-- Start ENTRIES SHOWN --

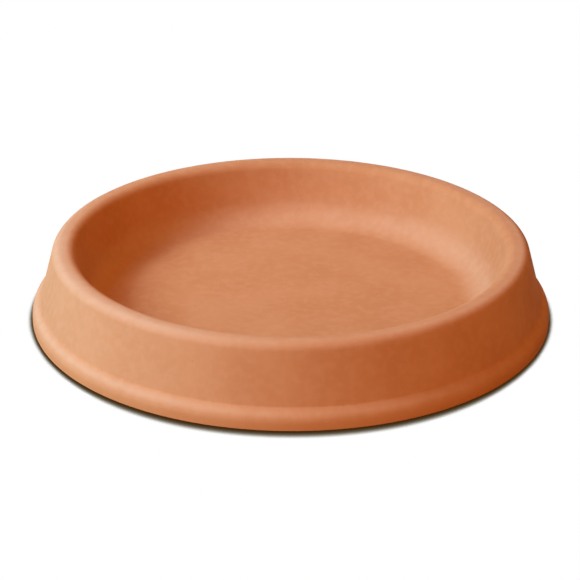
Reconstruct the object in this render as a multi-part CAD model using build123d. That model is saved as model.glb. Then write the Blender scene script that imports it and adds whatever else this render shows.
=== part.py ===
from build123d import *
from math import radians, tan
import os

# Plant saucer of plain fired clay: a round dish that stands under a flower pot and holds
# the water that drains from it. It is one pressed piece, the same all the way round its
# upright axis. The origin is the centre of the circle that it stands on, +Z is up, and
# lengths are in millimetres. Leans are in degrees from the upright.

# Outside: an upright foot band, a sloping ledge on it, and a wall that leans in to the rim.
foot_radius = 150.0
overall_height = 42.8
band_height = 6.7
ledge_width = 5.1
ledge_rise = 4.5
wall_lean = 15.6

# Rim: its width is measured at the top, between the two walls as if both ran on to it.
rim_width = 11.6
rim_outer_rounding = 5.5
rim_inner_rounding = 6.4

# Dish: a wall that leans outwards, a wide cove and a flat floor.
dish_wall_lean = 17.0
cove_radius = 18.3
floor_clay = 5.7

# Underside: a ring to stand on, a middle lifted clear of the ground, and a hollow between
# them, which keeps the clay under the wall about as thick as the rim.
middle_lift = 0.8
foot_ring_width = 11.0
hollow_mouth_width = 22.5
hollow_depth = 16.5
hollow_inner_lean = 31.5

# Foot: its band is rounded over into the ledge, and both edges of the ring that it stands
# on are bevelled.
band_rounding = 7.0
ring_edge_bevel = 1.2


def lean_shift(lean, rise):
    """How far a surface with this lean moves sideways over this rise."""
    return tan(radians(lean)) * rise


def outside_corners():
    """Corners from the foot band up to the rim's outer edge, each with its rounding or 0."""
    ledge_top = band_height + ledge_rise
    wall_foot_radius = foot_radius - ledge_width
    rim_radius = wall_foot_radius - lean_shift(wall_lean, overall_height - ledge_top)
    return [
        ((foot_radius, band_height), band_rounding),
        ((wall_foot_radius, ledge_top), 0),
        ((rim_radius, overall_height), rim_outer_rounding),
    ]


def dish_corners(rim_radius):
    """Corners from the rim's inner edge down to the foot of the dish's wall."""
    mouth_radius = rim_radius - rim_width
    floor_height = middle_lift + floor_clay
    wall_drop = overall_height - floor_height
    floor_corner_radius = mouth_radius - lean_shift(dish_wall_lean, wall_drop)
    return [
        ((mouth_radius, overall_height), rim_inner_rounding),
        ((floor_corner_radius, floor_height), cove_radius),
    ]


def underside_corners():
    """Sharp corners from the lifted middle, round the hollow and the ring, to the foot band."""
    bevel = ring_edge_bevel
    ring_inner_radius = foot_radius - foot_ring_width
    middle_radius = ring_inner_radius - hollow_mouth_width
    hollow_inner_rise = hollow_depth - middle_lift
    hollow_inner_radius = middle_radius + lean_shift(hollow_inner_lean, hollow_inner_rise)
    hollow_outer_radius = ring_inner_radius - lean_shift(wall_lean, hollow_depth)
    places = [
        (middle_radius, middle_lift),
        (hollow_inner_radius, hollow_depth),
        (hollow_outer_radius, hollow_depth),
        (ring_inner_radius - lean_shift(wall_lean, bevel), bevel),
        (ring_inner_radius + bevel, 0),
        (foot_radius - bevel, 0),
        (foot_radius, bevel),
    ]
    return [(place, 0) for place in places]


def half_section():
    """The clay's cross-section on one side of the upright axis, as a face."""
    outside = outside_corners()
    rim_corner, rim_rounding = outside[-1]
    corners = underside_corners() + outside + dish_corners(rim_corner[0])
    middle = (0, middle_lift)
    floor_centre = (0, middle_lift + floor_clay)
    points = [middle] + [place for place, rounding in corners] + [floor_centre]
    roundings = [rounding for place, rounding in corners]
    surface = FilletPolyline(points, radius=roundings)
    axis_line = Line(floor_centre, middle)
    return make_face(surface.edges() + axis_line.edges())


def saucer():
    """The whole saucer: its half section turned once round the upright axis."""
    return revolve(Plane.XZ * half_section(), axis=Axis.Z)


os.makedirs("parts", exist_ok=True)
export_step(saucer(), "parts/saucer.step")
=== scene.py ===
from math import ceil, cos, radians, sin, tan, tau

import bmesh
import bpy
from mathutils import Matrix, Vector, noise


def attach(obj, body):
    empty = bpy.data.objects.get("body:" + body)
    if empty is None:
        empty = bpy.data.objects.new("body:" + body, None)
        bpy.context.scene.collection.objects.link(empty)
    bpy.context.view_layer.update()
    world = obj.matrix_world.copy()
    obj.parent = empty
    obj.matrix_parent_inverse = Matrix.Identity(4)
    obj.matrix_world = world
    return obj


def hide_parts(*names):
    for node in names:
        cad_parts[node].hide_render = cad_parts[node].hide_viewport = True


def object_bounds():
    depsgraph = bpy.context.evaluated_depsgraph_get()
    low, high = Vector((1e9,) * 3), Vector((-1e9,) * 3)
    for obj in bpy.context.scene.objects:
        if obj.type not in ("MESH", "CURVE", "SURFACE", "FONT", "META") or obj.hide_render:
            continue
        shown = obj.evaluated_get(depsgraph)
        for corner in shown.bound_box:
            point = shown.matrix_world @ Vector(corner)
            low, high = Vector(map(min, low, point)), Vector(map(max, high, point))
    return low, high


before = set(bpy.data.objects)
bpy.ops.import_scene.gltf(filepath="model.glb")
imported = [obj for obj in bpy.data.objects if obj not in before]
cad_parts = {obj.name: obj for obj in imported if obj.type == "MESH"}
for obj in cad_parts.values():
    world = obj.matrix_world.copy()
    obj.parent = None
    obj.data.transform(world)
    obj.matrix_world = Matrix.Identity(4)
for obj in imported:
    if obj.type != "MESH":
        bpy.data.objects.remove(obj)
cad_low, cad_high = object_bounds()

# Plant saucer of plain fired clay, in metres, standing on its round foot at the origin, +Z up.
# Leans are in degrees from the upright, and azimuths in degrees from +X towards +Y.
mm = 0.001
foot_radius = cad_high.x
overall_height = cad_high.z

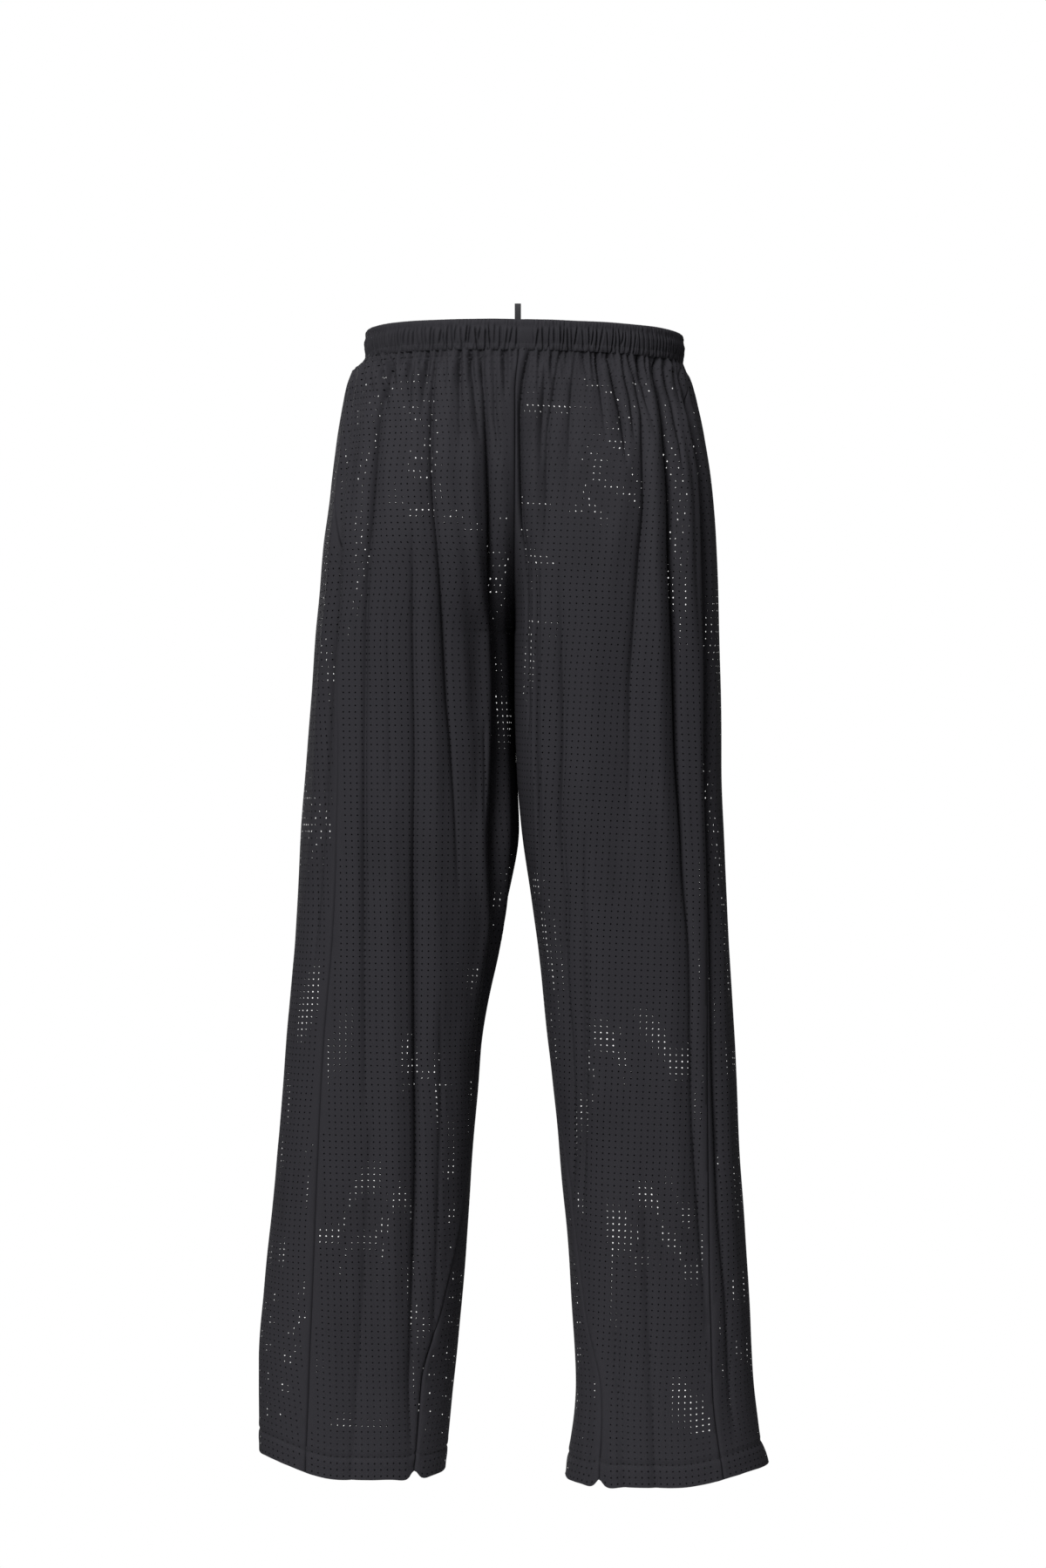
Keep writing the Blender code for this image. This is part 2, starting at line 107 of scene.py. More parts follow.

-- End ENTRIES SHOWN --

JOB
Write out the full listing exactly as given.

SOLVED EXERCISE
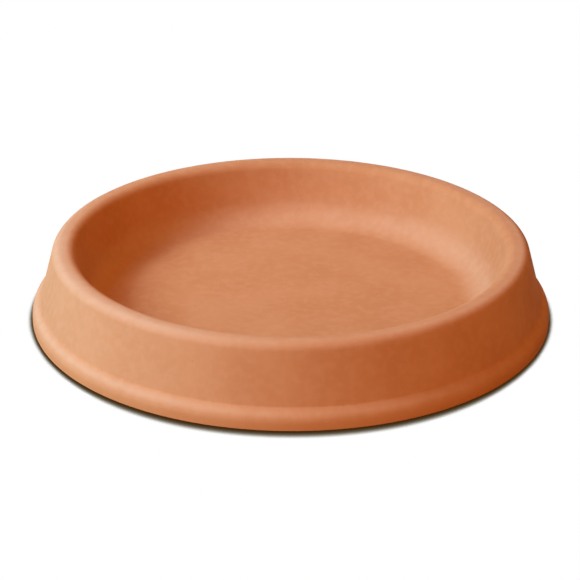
Reconstruct the object in this render as a multi-part CAD model using build123d. That model is saved as model.glb. Then write the Blender scene script that imports it and adds whatever else this render shows.
=== part.py ===
from build123d import *
from math import radians, tan
import os

# Plant saucer of plain fired clay: a round dish that stands under a flower pot and holds
# the water that drains from it. It is one pressed piece, the same all the way round its
# upright axis. The origin is the centre of the circle that it stands on, +Z is up, and
# lengths are in millimetres. Leans are in degrees from the upright.

# Outside: an upright foot band, a sloping ledge on it, and a wall that leans in to the rim.
foot_radius = 150.0
overall_height = 42.8
band_height = 6.7
ledge_width = 5.1
ledge_rise = 4.5
wall_lean = 15.6

# Rim: its width is measured at the top, between the two walls as if both ran on to it.
rim_width = 11.6
rim_outer_rounding = 5.5
rim_inner_rounding = 6.4

# Dish: a wall that leans outwards, a wide cove and a flat floor.
dish_wall_lean = 17.0
cove_radius = 18.3
floor_clay = 5.7

# Underside: a ring to stand on, a middle lifted clear of the ground, and a hollow between
# them, which keeps the clay under the wall about as thick as the rim.
middle_lift = 0.8
foot_ring_width = 11.0
hollow_mouth_width = 22.5
hollow_depth = 16.5
hollow_inner_lean = 31.5

# Foot: its band is rounded over into the ledge, and both edges of the ring that it stands
# on are bevelled.
band_rounding = 7.0
ring_edge_bevel = 1.2


def lean_shift(lean, rise):
    """How far a surface with this lean moves sideways over this rise."""
    return tan(radians(lean)) * rise


def outside_corners():
    """Corners from the foot band up to the rim's outer edge, each with its rounding or 0."""
    ledge_top = band_height + ledge_rise
    wall_foot_radius = foot_radius - ledge_width
    rim_radius = wall_foot_radius - lean_shift(wall_lean, overall_height - ledge_top)
    return [
        ((foot_radius, band_height), band_rounding),
        ((wall_foot_radius, ledge_top), 0),
        ((rim_radius, overall_height), rim_outer_rounding),
    ]


def dish_corners(rim_radius):
    """Corners from the rim's inner edge down to the foot of the dish's wall."""
    mouth_radius = rim_radius - rim_width
    floor_height = middle_lift + floor_clay
    wall_drop = overall_height - floor_height
    floor_corner_radius = mouth_radius - lean_shift(dish_wall_lean, wall_drop)
    return [
        ((mouth_radius, overall_height), rim_inner_rounding),
        ((floor_corner_radius, floor_height), cove_radius),
    ]


def underside_corners():
    """Sharp corners from the lifted middle, round the hollow and the ring, to the foot band."""
    bevel = ring_edge_bevel
    ring_inner_radius = foot_radius - foot_ring_width
    middle_radius = ring_inner_radius - hollow_mouth_width
    hollow_inner_rise = hollow_depth - middle_lift
    hollow_inner_radius = middle_radius + lean_shift(hollow_inner_lean, hollow_inner_rise)
    hollow_outer_radius = ring_inner_radius - lean_shift(wall_lean, hollow_depth)
    places = [
        (middle_radius, middle_lift),
        (hollow_inner_radius, hollow_depth),
        (hollow_outer_radius, hollow_depth),
        (ring_inner_radius - lean_shift(wall_lean, bevel), bevel),
        (ring_inner_radius + bevel, 0),
        (foot_radius - bevel, 0),
        (foot_radius, bevel),
    ]
    return [(place, 0) for place in places]


def half_section():
    """The clay's cross-section on one side of the upright axis, as a face."""
    outside = outside_corners()
    rim_corner, rim_rounding = outside[-1]
    corners = underside_corners() + outside + dish_corners(rim_corner[0])
    middle = (0, middle_lift)
    floor_centre = (0, middle_lift + floor_clay)
    points = [middle] + [place for place, rounding in corners] + [floor_centre]
    roundings = [rounding for place, rounding in corners]
    surface = FilletPolyline(points, radius=roundings)
    axis_line = Line(floor_centre, middle)
    return make_face(surface.edges() + axis_line.edges())


def saucer():
    """The whole saucer: its half section turned once round the upright axis."""
    return revolve(Plane.XZ * half_section(), axis=Axis.Z)


os.makedirs("parts", exist_ok=True)
export_step(saucer(), "parts/saucer.step")
=== scene.py ===
from math import ceil, cos, radians, sin, tan, tau

import bmesh
import bpy
from mathutils import Matrix, Vector, noise


def attach(obj, body):
    empty = bpy.data.objects.get("body:" + body)
    if empty is None:
        empty = bpy.data.objects.new("body:" + body, None)
        bpy.context.scene.collection.objects.link(empty)
    bpy.context.view_layer.update()
    world = obj.matrix_world.copy()
    obj.parent = empty
    obj.matrix_parent_inverse = Matrix.Identity(4)
    obj.matrix_world = world
    return obj


def hide_parts(*names):
    for node in names:
        cad_parts[node].hide_render = cad_parts[node].hide_viewport = True


def object_bounds():
    depsgraph = bpy.context.evaluated_depsgraph_get()
    low, high = Vector((1e9,) * 3), Vector((-1e9,) * 3)
    for obj in bpy.context.scene.objects:
        if obj.type not in ("MESH", "CURVE", "SURFACE", "FONT", "META") or obj.hide_render:
            continue
        shown = obj.evaluated_get(depsgraph)
        for corner in shown.bound_box:
            point = shown.matrix_world @ Vector(corner)
            low, high = Vector(map(min, low, point)), Vector(map(max, high, point))
    return low, high


before = set(bpy.data.objects)
bpy.ops.import_scene.gltf(filepath="model.glb")
imported = [obj for obj in bpy.data.objects if obj not in before]
cad_parts = {obj.name: obj for obj in imported if obj.type == "MESH"}
for obj in cad_parts.values():
    world = obj.matrix_world.copy()
    obj.parent = None
    obj.data.transform(world)
    obj.matrix_world = Matrix.Identity(4)
for obj in imported:
    if obj.type != "MESH":
        bpy.data.objects.remove(obj)
cad_low, cad_high = object_bounds()

# Plant saucer of plain fired clay, in metres, standing on its round foot at the origin, +Z up.
# Leans are in degrees from the upright, and azimuths in degrees from +X towards +Y.
mm = 0.001
foot_radius = cad_high.x
overall_height = cad_high.z

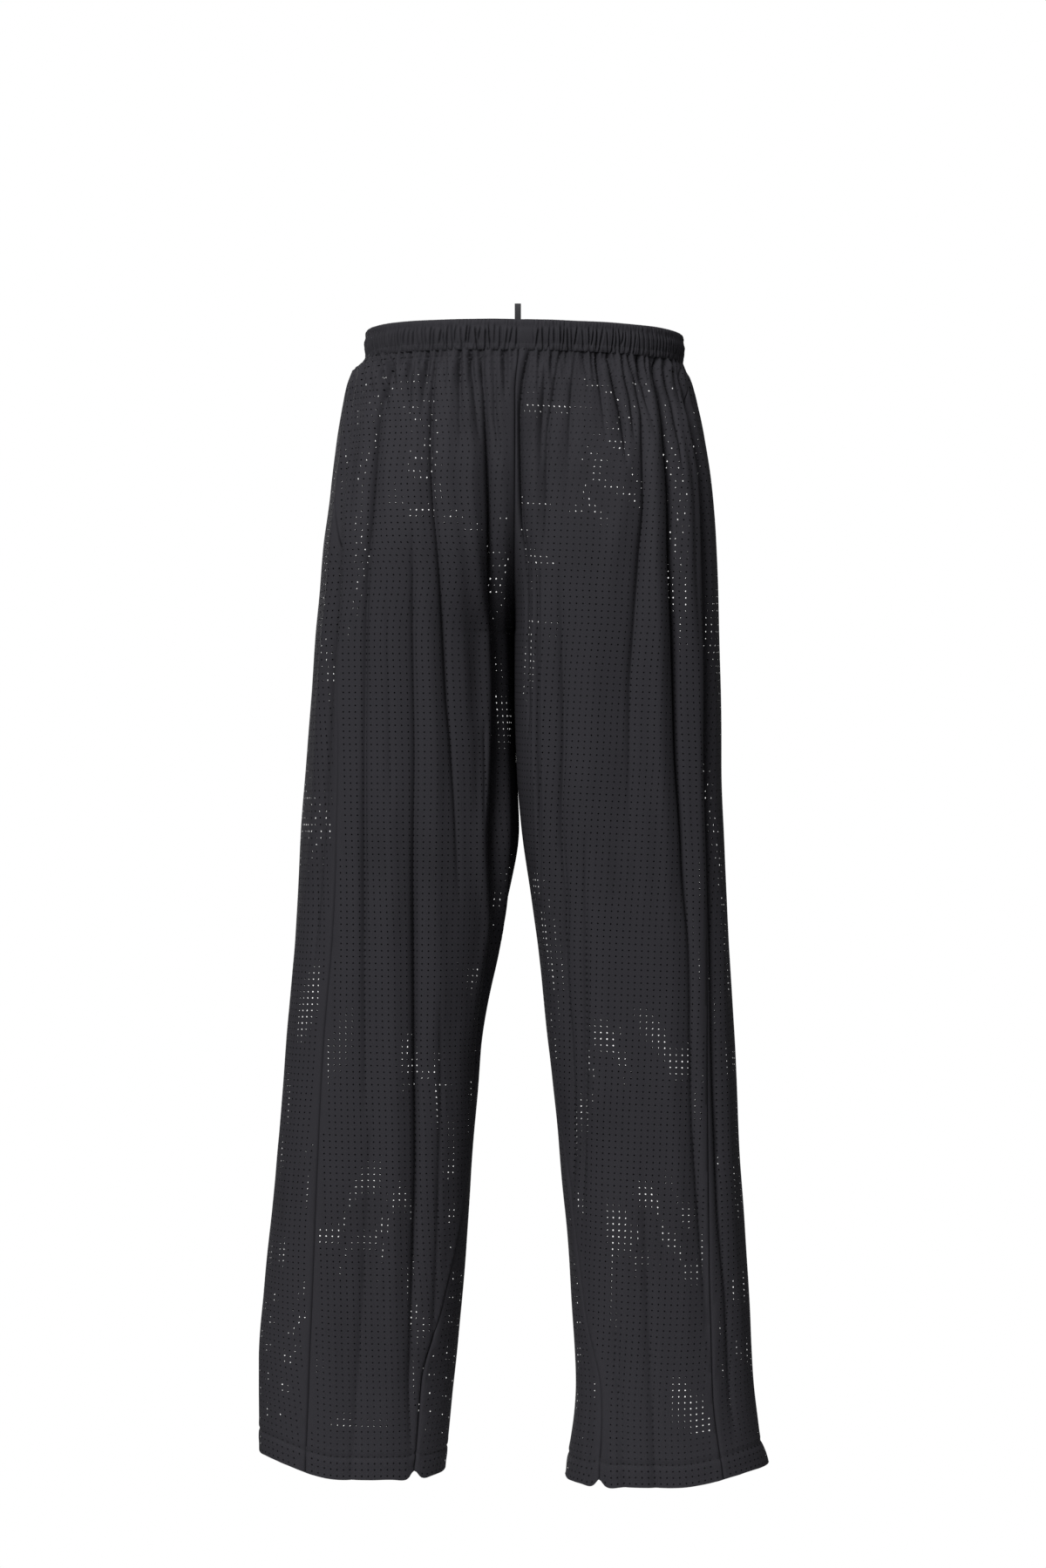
Keep writing the Blender code for this image. This is part 2, starting at line 107 of scene.py. More parts follow.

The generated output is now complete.